SCIENCE EDUCATION Specialization Area (Ph.D. and Ed.D. Options)

Department Core Requirements: (minimum 18 credits)
Science education doctoral students must meet the Department Core requirements, with one additional stipulation: Along with the departmental prerequisite of EDMS 645, in quantitative methods, science education doctoral students must also demonstrate basic competency in qualitative methods, at least to the level of EDCI 791.   

Science Education Core: (12 credits) 
The three core courses in science education are EDCI 670, 770, and 771; students choose at least one course beyond that sequence, such as EDCI 671, Teaching Science in Elementary School, 677, Computers in Science Education, special topics or other courses as approved by the advisor.

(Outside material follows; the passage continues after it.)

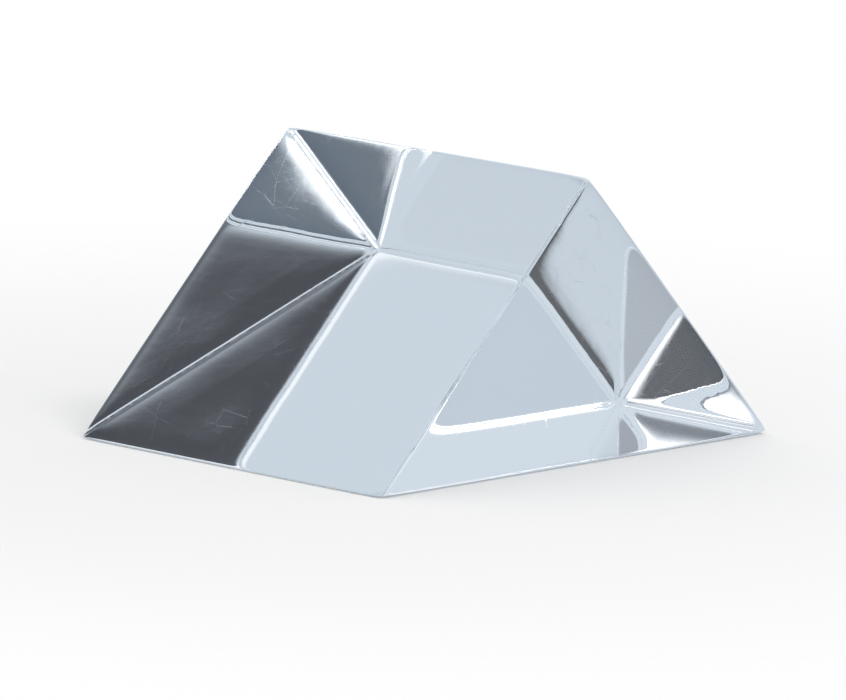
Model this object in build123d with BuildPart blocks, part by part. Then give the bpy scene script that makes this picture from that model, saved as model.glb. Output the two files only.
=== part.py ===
from build123d import *
from math import cos, radians, sin
import os

# Right angle prism: one solid block of clear acrylic, polished on all five faces.
# It lies on its large face, with the right-angled ridge on top and along X.
# The origin is the middle of the large face. Sizes are in millimetres, angles in degrees.

# Driving dimensions
leg = 30.0  # width of each of the two square faces, from the ridge to the base
length = 30.0  # distance between the two triangular ends
ridge_angle = 90.0  # angle between the two square faces
edge_bevel = 0.2  # set back of the polished bevel, on each face beside each edge

# Sizes that follow from them
half_width = leg * sin(radians(ridge_angle / 2))
ridge_height = leg * cos(radians(ridge_angle / 2))

with BuildPart() as prism:
    # Triangular section with the right angle on top, extruded evenly to both ends
    with BuildSketch(Plane.YZ) as section:
        with BuildLine() as outline:
            base = Line((-half_width, 0), (half_width, 0))
            back_leg = Line(base @ 1, (0, ridge_height))
            front_leg = Line(back_leg @ 1, base @ 0)
        make_face()
    extrude(amount=length / 2, both=True)

    # One bevel along each of the nine edges, with a small facet where three bevels meet
    chamfer(prism.edges(), edge_bevel)

prism.part.label = "prism"

os.makedirs("parts", exist_ok=True)
export_step(prism.part, "parts/prism.step")
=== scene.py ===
import math

import bpy
import numpy as np
from mathutils import Matrix, Vector


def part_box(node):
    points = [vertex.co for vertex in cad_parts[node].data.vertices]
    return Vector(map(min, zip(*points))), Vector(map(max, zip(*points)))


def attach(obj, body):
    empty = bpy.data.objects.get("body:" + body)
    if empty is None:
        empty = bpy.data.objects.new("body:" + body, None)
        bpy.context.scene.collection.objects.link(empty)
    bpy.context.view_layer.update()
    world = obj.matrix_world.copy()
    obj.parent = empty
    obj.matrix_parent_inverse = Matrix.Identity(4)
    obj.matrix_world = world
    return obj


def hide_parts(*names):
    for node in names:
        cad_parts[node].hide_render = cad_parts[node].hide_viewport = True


bl_info = {
    "name": "Right angle prism",
    "version": (1, 0, 0),
    "blender": (4, 5, 0),
    "location": "View3D > Sidebar > Prism",
    "description": "Makes a polished right angle prism of clear acrylic and a pale studio to see it in",
    "category": "Add Mesh",
}

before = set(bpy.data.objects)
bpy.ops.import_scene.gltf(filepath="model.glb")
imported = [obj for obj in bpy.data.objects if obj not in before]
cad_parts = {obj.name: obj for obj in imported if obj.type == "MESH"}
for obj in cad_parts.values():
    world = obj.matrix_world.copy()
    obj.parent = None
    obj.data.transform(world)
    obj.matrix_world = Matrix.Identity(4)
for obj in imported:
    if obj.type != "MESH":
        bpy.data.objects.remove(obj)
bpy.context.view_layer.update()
block_low, block_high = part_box("prism")

MM = 0.001

# Size of the photograph, the pixels that the length of the block would take in it if seen square on,
# and the pixel where the point shows that the camera aims at
PHOTO_WIDTH = 846
PHOTO_HEIGHT = 700
PIXELS_PER_LENGTH = 411.4
AIM_PIXEL = (431.6, 293.9)

# Height of that point, as a share of the length of the block
AIM_HEIGHT = 0.35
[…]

Electives:   (minimum 15 credits) 
Science education students elect a field of science for specialization. We expect that, by the completion of their degree, all science education doctoral students will have demonstrated graduate-level understanding in that field. Students concentrating on K-8 science education should also demonstrate a breadth of understanding, at the introductory level, across other sciences. Students concentrating on secondary and college levels should demonstrate masters-level understanding in their field of specialization. (Some students may need to take more than 15 credits of courses to meet these expectations.)

In addition to fulfilling the science content requirement, students may choose from courses in cognition, technology, history and philosophy of science, and other cognate areas.  Students may also design their own independent studies in consultation with their research advisors.

Dissertation Research:  Minimum of 12 credits of EDCI 899 for PhD;
Minimum of 6 credits of EDCI 899 for EdD.